Les jaloux Par le passé, ce souci de l’attractivité avait conduit le gouvernement à « l’extrême limite tant de la légalité de l’impôt que de l’égalité devant l’impôt », comme l’écrivait le fiscaliste Alain Steichen dans sa thèse de doctorat publiée en 1994. Ainsi l’article 9 de la loi concernant l’impôt sur le revenu donnait-il le privilège au ministre des Finances (après délibération du gouvernement en conseil) « de déterminer forfaitairement l’impôt des personnes qui, venant de l’étranger, établissent leur domicile fiscal au Grand-Duché, et cela pour au maximum les dix premières années de cet établissement. » Bien que, dès 1965, le Conseil d’État en avait recommandé l’abolition (et qu’il semble être tombé en désuétude au fil des années), il faudra attendre 2014 pour que le gouvernement se décide de jeter l’article dans les poubelles de l’histoire fiscale.
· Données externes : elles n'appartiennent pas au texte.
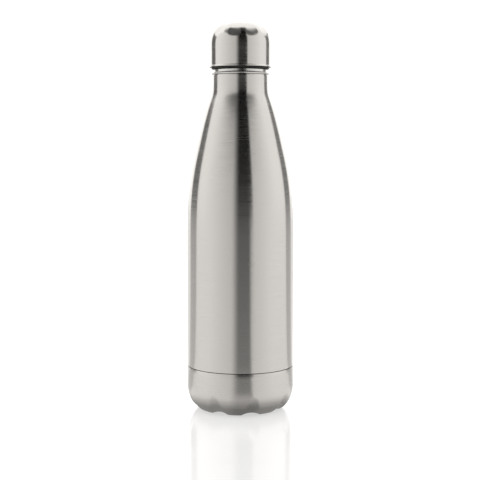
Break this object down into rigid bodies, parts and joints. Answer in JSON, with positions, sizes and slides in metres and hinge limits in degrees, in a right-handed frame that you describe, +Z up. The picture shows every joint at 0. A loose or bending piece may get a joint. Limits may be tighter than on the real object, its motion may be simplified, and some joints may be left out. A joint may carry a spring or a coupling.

Sur la place financière, les revendications de justice fiscale sont généralement considérées comme symptôme de naïveté ou de jalousie. Le Brexit a fourni de la munition au lobby « pro-stock options ». Il accélère la course au moins-disant fiscal à laquelle se livrent les juridictions européennes qui, toutes, tentent d’attirer les expatriés à coups de dérogations fiscales. (À la différence de l’imposition des sociétés, celle des personnes physiques reste très largement du domaine des États membres.) La CSSF exige des firmes britanniques songeant à établir un pied-à-terre au Luxembourg d’y transférer des fonctions-clés managériales. Idem pour les holdings exerçant des transactions de financement intra-groupe : L’ACD demande depuis décembre qu’elles « disposent du personnel qualifié adapté aux besoins du contrôle des transactions effectuées ». Or, il ne serait pas évident d’attirer ces rares « talents » très réticents à la perspective de venir s’installer dans la province. D’où l’impératif de garder un mécanisme de défiscalisation comme les stock options, disent ses défenseurs.
« On n’attrape pas les mouches avec du vinaigre », dit un consultant. Dans le milieu de la finance internationale, un transfert au Grand-Duché serait quasiment considéré comme une coupure dans l’évolution de la carrière, estime un autre. « En fin de compte, ce sont les managers qui décident du lieu d’implantation. Et même s’ils ne vont pas le dire ouvertement, ils regarderont leurs propres intérêts. » Plutôt que de déchet fiscal quantifiable, les notables de la place financière préfèrent parler de « surplus macroéconomique » pour le Luxembourg. Ce discours – qui passe sous silence les intérêts personnels de ceux qui l’énoncent – a été repris par Pierre
Gramegna dans sa réponse à la question parlementaire. Le ministre y insiste sur « les effets dynamiques et favorables que le régime des stock options peut susciter pour l’économie dans son ensemble. » Une refonte de la circulaire fera forcément des malheureux. Si le gouvernement retient la hauteur des rémunérations comme critère, il s’exposera au reproche de creuser des inégalités en défiscalisant les plus nantis. Selon le compendium fiscal du Conseil économique et social, 2 302 ménages résidents touchent des revenus annuels dépassant la barre des 350 000 euros (324 gagnent gagnant plus d’un million d’euros). Si, par contre, le gouvernement décide de limiter les stock options aux seuls expatriés, il risquera de rendre jaloux les managers autochtones.